Since reaching a 52-week high of US$34.08 in October, Yahoo! shares have fallen 46 per cent.
Yahoo! climbed US$9.20 a share, or 48 per cent, to US$28.38 Friday. Microsoft shares fell US$2.15, or 6.6 per cent, to US$30.45.
Microsoft publicly disclosed its cash-and-stock offer in hopes of rallying support from Yahoo!'s shareholders, making it more difficult for Yahoo!'s board to turn down the bid.
In a letter released Friday, Ballmer pointedly noted Yahoo!'s financial performance has deteriorated since Microsoft was spurned a year ago. At that time, Ballmer said he was told Yahoo! believed it was better off on its own.
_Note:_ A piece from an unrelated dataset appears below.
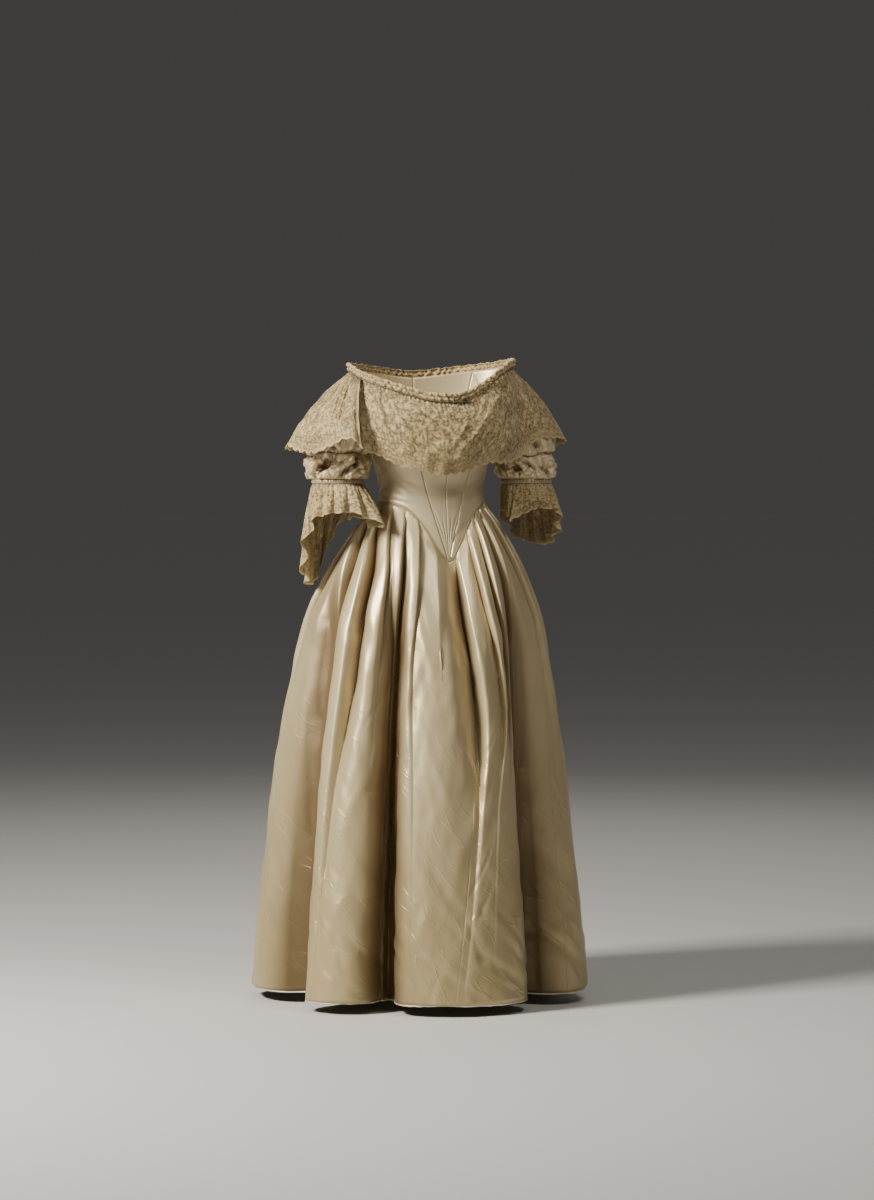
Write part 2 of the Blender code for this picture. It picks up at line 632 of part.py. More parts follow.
def build_skirt():
    columns = skirt_columns()
    seams = np.array(SKIRT_SEAMS)
    ends = np.append(seams[1:], seams[0] + 360)
    gap = np.degrees(0.5 * (SEAM + LIFT / 4) / 0.09)
    every = np.concatenate([columns - 360, columns, columns + 360])
    ring = []
    for number, (start, end) in enumerate(zip(seams, ends), 1):
        inside = every[(every > start + 1.0) & (every < end - 1.0)]
        waist = np.concatenate([[start + gap], inside, [end - gap]])
        sheet("skirt_panel_" + str(number), skirt(waist, SKIRT_ROWS), CLOTH, satin)
        ring.extend([start, *inside])
    edge = skirt(np.append(ring, ring[0] + 360), [0.97, 1.0])
    down = edge[:, 1:] - edge[:, :1]
    down = down / np.linalg.norm(down, axis=2, keepdims=True)
    reach = np.array([2 * SEAM, 2 * SEAM + BINDING])[None, :, None]
    sheet("hem_binding", edge[:, 1:] + down * reach, CLOTH, binding, closed=True)


def build_trims():
    angle = np.concatenate([np.linspace(-40, 40, 33), np.linspace(50, 310, 27)])
    cord("waist_piping", body(angle, waist_height(angle), -0.0004), PIPING_RADIUS, satin)
    columns = FRILL["waves"] * FRILL["columns"]
    angle = np.linspace(-180, 180, columns + 1)
    share = np.array([0.0, 1.0])
    height = neck_height(angle)[:, None] - CORD_BELOW + FRILL["height"] * share[None, :]
    wave = FRILL["wave"] * np.cos(FRILL["waves"] * np.radians(angle))[:, None] * (0.25 + 0.75 * share)
    out = COLLAR_STAND + 0.0012 + FRILL["lean"] * share[None, :] + wave
    points = np.stack([body(angle, height[:, row], out[:, row]) for row in (0, 1)], 1)
    sheet("neck_frill", points, LACE, lace, closed=True)
    angle = np.linspace(-180, 180, 57)[:-1]
    place = body(angle, neck_height(angle) - CORD_BELOW, COLLAR_STAND + 0.0036)
    cord("neck_cord", place, CORD_RADIUS, lace)


def build_collar():
    collar_part("lace_collar_left", COLLAR_LEFT, 62, 6, 0.0)
    collar_part("lace_collar_right", COLLAR_RIGHT, 38, 6, 0.0022)


def build_sleeves():
    for word, (side, arm, radius) in SLEEVES.items():
        centre = (side * arm, 0.0)
        sheet("sleeve_upper_puff_" + word, upper_puff(side, arm, radius), CLOTH, satin, True, centre)
        sheet("sleeve_lower_puff_" + word, lower_puff(side, arm, radius), CLOTH, satin, True, centre)
        sheet("sleeve_band_" + word, band(side, arm), CLOTH, satin, True, centre)
        sheet("lace_cuff_" + word, cuff(side, arm, CUFFS[word]), LACE, lace, True, centre)


for old in list(bpy.data.objects):
    bpy.data.objects.remove(old, do_unlink=True)
build_bodice()
build_skirt()
build_trims()
build_collar()
build_sleeves()
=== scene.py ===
import math
import bmesh
import bpy
import numpy as np
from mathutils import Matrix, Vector


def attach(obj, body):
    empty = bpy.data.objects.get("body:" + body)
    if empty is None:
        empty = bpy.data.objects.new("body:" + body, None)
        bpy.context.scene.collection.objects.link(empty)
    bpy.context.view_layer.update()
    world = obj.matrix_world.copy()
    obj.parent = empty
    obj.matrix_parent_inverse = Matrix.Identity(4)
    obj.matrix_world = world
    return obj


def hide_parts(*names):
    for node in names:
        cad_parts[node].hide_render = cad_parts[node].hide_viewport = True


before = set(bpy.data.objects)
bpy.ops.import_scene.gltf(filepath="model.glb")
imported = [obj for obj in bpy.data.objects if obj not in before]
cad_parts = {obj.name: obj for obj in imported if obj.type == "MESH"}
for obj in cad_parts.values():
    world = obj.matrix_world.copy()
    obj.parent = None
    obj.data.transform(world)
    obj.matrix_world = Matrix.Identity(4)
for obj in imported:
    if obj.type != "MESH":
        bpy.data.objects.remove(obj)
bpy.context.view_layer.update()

# Camera, floor and light.
cameraSettings = {
    "place": (-2.565, -7.048, 0.080), "aim": (0.0107, -0.0039, -0.1885), "lens": 118.4, "sensor": 36.0,
}
floorSettings = {"height": -0.942, "half": 60.0, "colour": (0.62, 0.605, 0.58, 1.0), "roughness": 0.8}
lights = (  # name, place, size, power, colour
    ("keyLight", (-2.66, -0.60, 1.50), 0.7, 205.0, (1.0, 0.965, 0.89)),
    ("topLight", (0.55, -1.35, 1.50), 0.7, 14.0, (1.0, 0.97, 0.91)),
    ("backLight", (1.6, 3.0, 2.2), 2.2, 26.0, (1.0, 0.97, 0.93)),
)
lightSettings = {
    "aim": (0.0, 0.0, -0.25),
    "even": 0.11,  # from straight above, so that the far floor is as pale as the background
    "evenAngle": 0.6,
    "world": (0.055, 0.054, 0.052, 1.0),
}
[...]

"A year has gone by, and the competitive situation has not improved," Ballmer wrote in his letter.
Microsoft's previous offer was rebuffed by Terry Semel, who stepped aside last year as chief executive under shareholder pressure.
Microsoft sent its latest takeover offer to Yahoo! late Thursday, shortly after Semel resigned as the company's chairman.
The letter is addressed to Semel's successors, new Chairman Roy Bostock and the current CEO, co-founder Jerry Yang, who is one of Yahoo!'s largest shareholders.
In a prepared statement, Yahoo! said its board "will evaluate this proposal carefully and promptly in the context of Yahoo!'s strategic plans and pursue the best course of action to maximise long-term value for shareholders."
Microsoft views Yahoo! as its best chance to thwart Google, which has leveraged its leadership in Internet search and advertising to emerge as an increasingly serious threat to the world's largest software maker's persuasive influence on how people interact with computers.
Google already controls nearly 60 per cent of the U.S. search market, and has been widening its lead, despite concerted efforts by both second-place Yahoo! and third-place Microsoft.
By combining, Microsoft and Yahoo! would have a 33 per cent share of the U.S. search market, according to the latest data from comScore Media Metrix.
By joining forces, Microsoft and Yahoo also would widen their narrowing advantage over Google in providing free email accounts - a service that helps foster more recent years, Microsoft's online advertising expansion hasn't paid off. Last week, the Redmond, Wash.-based company reported a 79 per cent jump in its overall profit, but its online division's loss widened to $245 million.
And Yahoo! has been struggling to attract more advertising even though its website attracts one of the biggest audiences.
Profit drop
The Sunnyvale-based company's profit has declined for five consecutive quarters, prompting plans to cut 1,000 jobs later this month, a seven per cent reduction of its 14,300-employee work force.
Besides helping to boost its online ad revenue, Microsoft believes it could mine more profit from Yahoo! by jettisoning workers and eliminating overlapping operations.
Microsoft said it sees at least US$1 billion in cost savings if it buys Yahoo!
Microsoft executives deflected questions about how many jobs might be lost, but the company emphasised retention packages will be offered to Yahoo! engineers and other key employees, including some executives.
The fate of Yahoo!'s brand also is unclear if Microsoft takes over. Both Ballmer and Kevin Johnson, president of Microsoft's platforms and services division, hailed Yahoo's strong brand value but did not commit to keeping the name alive.